If the Seminoles are to advance to the state finals, stopping the Dragons’ playmakers and winning the battle up front will go a long way towards accomplishing that goal.
“We’re going to have to stop their playmakers,” Hooks said. “We’re going to have to know who they are and not let those guys beat us. We’re going to have to at least stalemate them up front. Their lines are good, so we’re going to have to win some battles up front. We’re not going to win every battle, but we need to win the majority of them. If we can do that and stop their playmakers, we’ll have a chance. That’s the only way.”
Penalties have been a season-long issue for the Dragons, who have committed 36 penalties in their two playoff games, and curbing those along with turnovers will be of paramount importance if the Dragons are to move on.
“In the last few weeks, the keys have really stayed the same,” Jones said. “We’ve got to cut down on penalties and take care of the football. If you look at the film, you kind of gauge your performance off of that, and there weren’t a lot of penalties that were called that weren’t warranted.

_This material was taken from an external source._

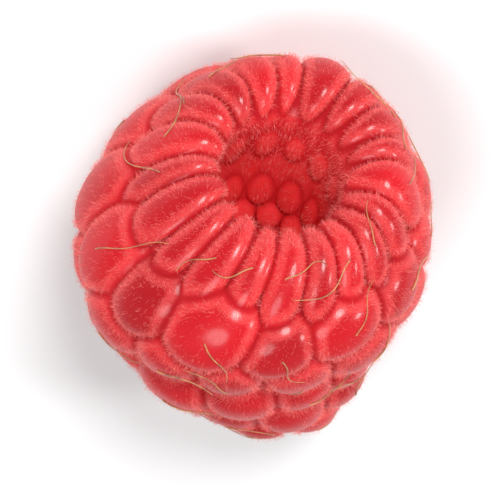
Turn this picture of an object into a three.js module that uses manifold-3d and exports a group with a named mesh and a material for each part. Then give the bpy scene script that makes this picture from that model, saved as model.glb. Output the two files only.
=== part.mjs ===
// A raspberry as picked: one fruit of drupelets grown together round the hollow that its receptacle left,
// lying on its side on a table. Millimetres, +Z up. The origin is on the table, under the fruit's middle.
//
// The fruit is first made upright about its own axis, with its tip at z = 0 and its mouth up, and then laid
// down.
import * as THREE from "three";
import Module from "manifold-3d";

const wasm = await Module();
wasm.setup();

// The skin: a smooth outline that the tops of the drupelets touch.
const WIDEST_RADIUS = 9.1;
const WIDEST_HEIGHT = 13.2; // above the tip
const FRUIT_LENGTH = 19.4;
const CREST_RADIUS = 5; // of the highest ring of the rim
const LIP_RADIUS = 2.8; // inside the mouth
const LIP_DROP = 2; // below the crest
const TIP_TAPER = 1.06;
const TIP_ROUNDNESS = 2.18;
const SHOULDER_TAPER = 1.12;

// The fruit has grown in a slight bow, towards -X at both ends. Its mouth slants down to the upper side and
// is a little narrower than it is high.
const BOW = 1.9;
const BOW_MIDDLE = 10.3; // above the tip
const MOUTH_SLANT = 0.8;
const MOUTH_SQUEEZE = 0.09;

// The hollow: a blunt cone, with a core of flesh round it that the drupelets stand out of.
const HOLLOW_RADIUS = 3.7;
const HOLLOW_FLOOR = 6.6; // above the tip
const HOLLOW_TAPER = 1.3;
const HOLLOW_ROUNDNESS = 2.9;
const CORE_DEPTH = 1.5; // below the skin
const LIP_DEPTH = 0.5; // below the skin, inside the mouth
const CORE_END = 2.75; // the station where it turns into the hollow

// Rows of drupelets from the tip up. A station tells how far along the skin a row is: 0 is the tip, 1 the
// widest ring, 2 the crest of the rim, 3 inside the mouth. Angles are in degrees, and 90 is the upper side.
const ROWS = [
  { station: 0, count: 1, phase: 90 },
  { station: 0.2, count: 6, phase: 60 },
  { station: 0.405, count: 9, phase: 84 },
  { station: 0.592, count: 11, phase: 78 },
  { station: 0.764, count: 13, phase: 84 },
  { station: 0.931, count: 14, phase: 83 },
  { station: 1.24, count: 14, phase: 66 },
];
const RIM = { from: 1.38, to: 2.75, count: 20, phase: 82 };
const TIP_WIDTH = 2.6;
const SPREAD = 0.12; // share by which the widths vary
const RIM_SPREAD = 0.27;
const SWOLLEN = { row: 6, growth: 1.16 }; // the first drupelet of this row has swollen
const SETTLE_STEPS = 40;
const YIELD = 0.2; // share of the crowding that a drupelet gives way to in one step
const SEED = 7;

// Drupelets.
const FILL = 1.13; // width of a drupelet, as a share of its room in the row
const DOME_DEPTH = 2.1;
const DOME_SQUARENESS = 2.3;
const LIFT = 1.6; // how far a drupelet of double width would stand out
const TAIL_WIDTH = 0.34; // where it ends, as a share of the dome's
const TAIL_HEIGHT = 0.5;
const TAIL_TOP = 0.9; // how far up the hollow the highest ones end
const TAIL_REACH = 1.2; // the higher, the nearer the floor of the hollow the others end
const BUMP = 0.15; // how far its end stands out into the hollow
const RIM_FILL = 1.08;
const RIM_HEIGHT = 0.8;
const RIM_ROOT = 0.4; // below its middle line
const RIM_BLUNTNESS = 2.6;
const RIM_ROUNDNESS = 2.2;
const RIM_LIFT = 0.4;

// How it lies.
const MOUTH_RISE = 22; // degrees above the level
const ROLL = 3;
const FLATTENED = 0.4; // how far the drupelets that touch the table are pressed in

// Facets.
const SIDES = 9;
const DOME_BANDS = 3;
const RIM_BANDS = 7;
const CORE_SIDES = 14;
const CORE_BANDS = 8;
const LINING = [0.75, 0.4, 0.1]; // rings of the hollow, from its mouth to its floor
const STEP = 1e-3; // of a station, to find a slope
const SLIVER = 0.03;

const { degToRad, lerp, clamp } = THREE.MathUtils;

// A linear congruential generator, between -1 and 1.
let state = SEED;
function vary() {
  state = (Math.imul(state, 1664525) + 1013904223) >>> 0;
  return state / 2 ** 31 - 1;
}

// Radius and height of the skin at a station.
function outline(station) {
  const turn = (station * Math.PI) / 2;
  const sin = Math.abs(Math.sin(turn));
  const cos = Math.abs(Math.cos(turn));
  if (station < 1) {
    const r = WIDEST_RADIUS * (1 - cos ** TIP_TAPER) ** (1 / TIP_ROUNDNESS);
    return new THREE.Vector2(r, WIDEST_HEIGHT * (1 - cos));
  }
  if (station < 2) {
    const r = lerp(CREST_RADIUS, WIDEST_RADIUS, sin ** SHOULDER_TAPER);
    return new THREE.Vector2(r, lerp(WIDEST_HEIGHT, FRUIT_LENGTH, cos ** SHOULDER_TAPER));
  }
  return new THREE.Vector2(lerp(CREST_RADIUS, LIP_RADIUS, sin), FRUIT_LENGTH - LIP_DROP * (1 - cos));
}

// Radius and height of the hollow's wall, from the middle of its floor (0) to its widest ring (1).
function hollowWall(share) {
  const r = HOLLOW_RADIUS * (1 - (1 - share) ** HOLLOW_TAPER) ** (1 / HOLLOW_ROUNDNESS);
  return new THREE.Vector2(r, lerp(HOLLOW_FLOOR, FRUIT_LENGTH - LIP_DROP, share));
}

function around({ x, y }, angle) {
  return new THREE.Vector3(x * Math.cos(angle), x * Math.sin(angle), y);
}

// A point of the skin, with its outward normal, the way around and the way up to the mouth.
function skinFrame(station, angle) {
  const slope = outline(station + STEP).sub(outline(Math.max(station - STEP, 0))).normalize();
  const across = new THREE.Vector3(-Math.sin(angle), Math.cos(angle), 0);
  const along = around(slope, angle);
  return { point: around(outline(station), angle), across, along, normal: across.clone().cross(along) };
}

// The drupelets of the sides, as stations, angles and half widths. The first one is the tip.
function scatter() {
  const drupelets = [];
  ROWS.forEach(({ station, count, phase }, row) => {
    const width = Math.max((2 * Math.PI * outline(station).x) / count, TIP_WIDTH);
    for (let i = 0; i < count; i++) {
      const swollen = row === SWOLLEN.row && i === 0;
      const growth = swollen ? SWOLLEN.growth : 1 + SPREAD * vary();
      const angle = degToRad(phase + ((i + (swollen ? 0 : SPREAD * vary())) * 360) / count);
      drupelets.push({ station, angle, half: (width * growth) / 2, lift: LIFT * (growth - 1) });
    }
  });
  return drupelets;
}

// Drupelets that crowd each other part along the skin, as they do while they swell. The tip stays.
function settle(drupelets) {
  const frames = drupelets.map(({ station, angle }) => skinFrame(station, angle));
  drupelets.slice(1).forEach((drupelet, i) => {
    const { point, across, along } = frames[i + 1];
    const push = new THREE.Vector3();
    drupelets.forEach((other, j) => {
      const apart = point.clone().sub(frames[j].point);
      const crowding = drupelet.half + other.half - apart.length();
      if (j !== i + 1 && crowding > 0) push.addScaledVector(apart.normalize(), YIELD * crowding);
    });
    const pace = outline(drupelet.station + STEP).distanceTo(outline(drupelet.station)) / STEP;
    drupelet.station += push.dot(along) / pace;
    drupelet.angle += push.dot(across) / outline(drupelet.station).x;
  });
}

// Points round a centre, in the plane of two directions.
function ring(centre, across, upward, half, high, low = high) {
  return Array.from({ length: SIDES }, (_, i) => {
    const turn = (i * 2 * Math.PI) / SIDES;
    const rise = Math.sin(turn) * (Math.sin(turn) > 0 ? high : low);
    return centre.clone().addScaledVector(across, Math.cos(turn) * half).addScaledVector(upward, rise);
  });
}

// A solid through rings of points, closed by a point at each end.
function loft(start, rings, end) {
  const sides = rings[0].length;
  const points = [start, ...rings.flat(), end];
  const triangles = [];
  for (let i = 0; i < sides; i++) {
    const next = (i + 1) % sides;
    triangles.push(0, 1 + i, 1 + next);
    for (let upper = 1; upper + sides < points.length - 1; upper += sides) {
      const lower = upper + sides;
      triangles.push(upper + i, lower + i, lower + next, upper + i, lower + next, upper + next);
    }
    const last = points.length - 1 - sides;
    triangles.push(last + i, points.length - 1, last + next);
  }
  const grown = points.flatMap(({ x, y, z }) => {
    const fromMiddle = (z - BOW_MIDDLE) / (FRUIT_LENGTH - BOW_MIDDLE);
    const aboveWidest = Math.max(z - WIDEST_HEIGHT, 0) / (FRUIT_LENGTH - WIDEST_HEIGHT);
    const bowed = x * (1 - MOUTH_SQUEEZE * aboveWidest) - BOW * fromMiddle ** 2;
    return [bowed, y, z - (MOUTH_SLANT * aboveWidest * y) / CREST_RADIUS];
  });
  const vertProperties = Float32Array.from(grown);
  const triVerts = Uint32Array.from(triangles);
  return new wasm.Manifold(new wasm.Mesh({ numProp: 3, vertProperties, triVerts }));
}

// A drupelet of the sides: a dome on the skin, with a tail that narrows to the wall of the hollow.
function sideDrupelet({ station, angle, half, lift }) {
  const { point, across, along, normal } = skinFrame(station, angle);
  point.addScaledVector(normal, lift);
  const share = clamp(station / ROWS.at(-1).station, 0, 1) ** TAIL_REACH;
  const end = around(hollowWall(TAIL_TOP * share), angle);
  const inward = end.clone().sub(point).normalize();
  const rings = [];
  for (let band = 1; band <= DOME_BANDS; band++) {
    const turn = (band * Math.PI) / 2 / DOME_BANDS;
    const depth = DOME_DEPTH * (1 - Math.cos(turn));
    const width = FILL * half * (1 - Math.cos(turn) ** DOME_SQUARENESS) ** (1 / DOME_SQUARENESS);
    rings.push(ring(point.clone().addScaledVector(normal, -depth), across, along, width, width));
  }
  const upward = across.clone().cross(inward);
  const root = end.clone().addScaledVector(inward, -BUMP);
  rings.push(ring(root, across, upward, FILL * half * TAIL_WIDTH, FILL * half * TAIL_HEIGHT));
  return loft(point, rings, end.addScaledVector(inward, BUMP));
}

// A drupelet of the rim: long and narrow, it curls over the crest into the mouth.
function rimDrupelet({ angle, share, lift }) {
  const rings = [];
  const below = (station) => {
    const { point, normal } = skinFrame(station, angle);
    return point.addScaledVector(normal, lift - RIM_HEIGHT);
  };
  for (let band = 1; band < RIM_BANDS; band++) {
    const run = band / RIM_BANDS;
    const station = lerp(RIM.from, RIM.to, run);
    const { across, normal } = skinFrame(station, angle);
    const taper = (1 - Math.abs(2 * run - 1) ** RIM_BLUNTNESS) ** (1 / RIM_ROUNDNESS);
    const half = RIM_FILL * Math.PI * outline(station).x * share * taper;
    rings.push(ring(below(station), across, normal, half, RIM_HEIGHT * taper, RIM_ROOT * taper));
  }
  return loft(below(RIM.from), rings, below(RIM.to));
}

function rimDrupelets() {
  const widths = Array.from({ length: RIM.count }, () => 1 + RIM_SPREAD * vary());
  const total = widths.reduce((sum, width) => sum + width, 0);
  let angle = degToRad(RIM.phase);
  return widths.map((width) => {
    angle += (Math.PI * width) / total;
    const drupelet = rimDrupelet({ angle, share: width / total, lift: RIM_LIFT * (width - 1) });
    angle += (Math.PI * width) / total;
    return drupelet;
  });
}

// The cup that joins the drupelets: the skin drawn inwards, round the hollow.
function core() {
  const profile = [];
  for (let band = 1; band <= CORE_BANDS; band++) {
    const station = (CORE_END * band) / CORE_BANDS;
    const { point, normal } = skinFrame(station, 0);
    const { x, z } = point.addScaledVector(normal, -lerp(CORE_DEPTH, LIP_DEPTH, clamp(station - 1, 0, 1)));
    profile.push(new THREE.Vector2(x, z));
  }
  for (const share of LINING) profile.push(hollowWall(share));
  const rings = profile.map((corner) =>
    Array.from({ length: CORE_SIDES }, (_, i) => around(corner, (-i * 2 * Math.PI) / CORE_SIDES)),
  );
  return loft(new THREE.Vector3(0, 0, CORE_DEPTH), rings, new THREE.Vector3(0, 0, HOLLOW_FLOOR));
}

// The fruit is fused and its largest body kept, laid on its side, and pressed a little flat where it touches.
function fruit() {
  const drupelets = scatter();
  for (let step = 0; step < SETTLE_STEPS; step++) settle(drupelets);
  const parts = [core(), ...drupelets.map(sideDrupelet), ...rimDrupelets()];
  const bodies = wasm.Manifold.union(parts).simplify(SLIVER).decompose();
  const whole = bodies.sort((a, b) => b.volume() - a.volume())[0];
  const lying = new THREE.Matrix4().makeRotationX(Math.PI / 2 - degToRad(MOUTH_RISE));
  lying.multiply(new THREE.Matrix4().makeRotationZ(degToRad(ROLL)));
  const laid = whole.transform(lying.elements);
  const pressed = laid.trimByPlane([0, 0, 1], laid.boundingBox().min[2] + FLATTENED);
  const { min, max } = pressed.boundingBox();
  return pressed.translate([-(min[0] + max[0]) / 2, -(min[1] + max[1]) / 2, -min[2]]);
}

const { vertProperties, triVerts } = fruit().getMesh();
const geometry = new THREE.BufferGeometry();
geometry.setAttribute("position", new THREE.BufferAttribute(vertProperties, 3));
geometry.setIndex(new THREE.BufferAttribute(triVerts, 1));
geometry.computeVertexNormals();

const raspberry = new THREE.Mesh(
  geometry,
  new THREE.MeshStandardMaterial({ color: 0xc8202f, roughness: 0.4, metalness: 0 }),
);
raspberry.name = "raspberry";

const group = new THREE.Group();
group.add(raspberry);
export default group;
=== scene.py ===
# One picked raspberry on a pale table, in metres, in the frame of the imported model.
import math

import bmesh
import bpy
import numpy as np
from mathutils import Matrix, Quaternion, Vector
from mathutils.bvhtree import BVHTree
from mathutils.kdtree import KDTree


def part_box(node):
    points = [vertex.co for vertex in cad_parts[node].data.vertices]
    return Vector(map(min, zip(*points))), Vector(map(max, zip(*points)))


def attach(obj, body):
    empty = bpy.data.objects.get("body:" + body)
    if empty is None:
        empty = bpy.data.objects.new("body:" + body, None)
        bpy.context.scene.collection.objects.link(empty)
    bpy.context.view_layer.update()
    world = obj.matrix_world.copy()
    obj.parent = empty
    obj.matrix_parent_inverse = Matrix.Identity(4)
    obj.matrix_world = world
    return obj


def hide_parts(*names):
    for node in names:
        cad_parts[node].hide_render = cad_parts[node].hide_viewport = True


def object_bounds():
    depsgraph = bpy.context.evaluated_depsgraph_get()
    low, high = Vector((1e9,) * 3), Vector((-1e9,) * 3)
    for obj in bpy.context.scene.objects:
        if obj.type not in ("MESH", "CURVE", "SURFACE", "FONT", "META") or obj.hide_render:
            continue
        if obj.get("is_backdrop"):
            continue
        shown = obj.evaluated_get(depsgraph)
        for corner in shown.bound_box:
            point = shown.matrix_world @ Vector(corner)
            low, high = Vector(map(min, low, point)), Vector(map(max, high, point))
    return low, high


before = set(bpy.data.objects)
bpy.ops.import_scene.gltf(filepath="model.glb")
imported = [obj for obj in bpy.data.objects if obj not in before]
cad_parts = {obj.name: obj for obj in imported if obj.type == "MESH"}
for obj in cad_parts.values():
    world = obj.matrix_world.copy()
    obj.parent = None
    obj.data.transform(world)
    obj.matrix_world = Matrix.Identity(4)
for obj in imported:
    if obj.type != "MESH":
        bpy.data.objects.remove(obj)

packed_low, packed_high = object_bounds()
MM = 0.001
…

“All of the penalties were penalties. Some of those penalties are going to happen when you snap the ball so many times. You’re going to get holding calls occasionally, but the penalties that are killing us are still selfish penalties where there’s no need to do what we’ve been doing. We’ve challenged our kids to not let their emotions get the best of them. It’s an emotional game, and they’re kids out there playing, but they’ve got to control themselves.”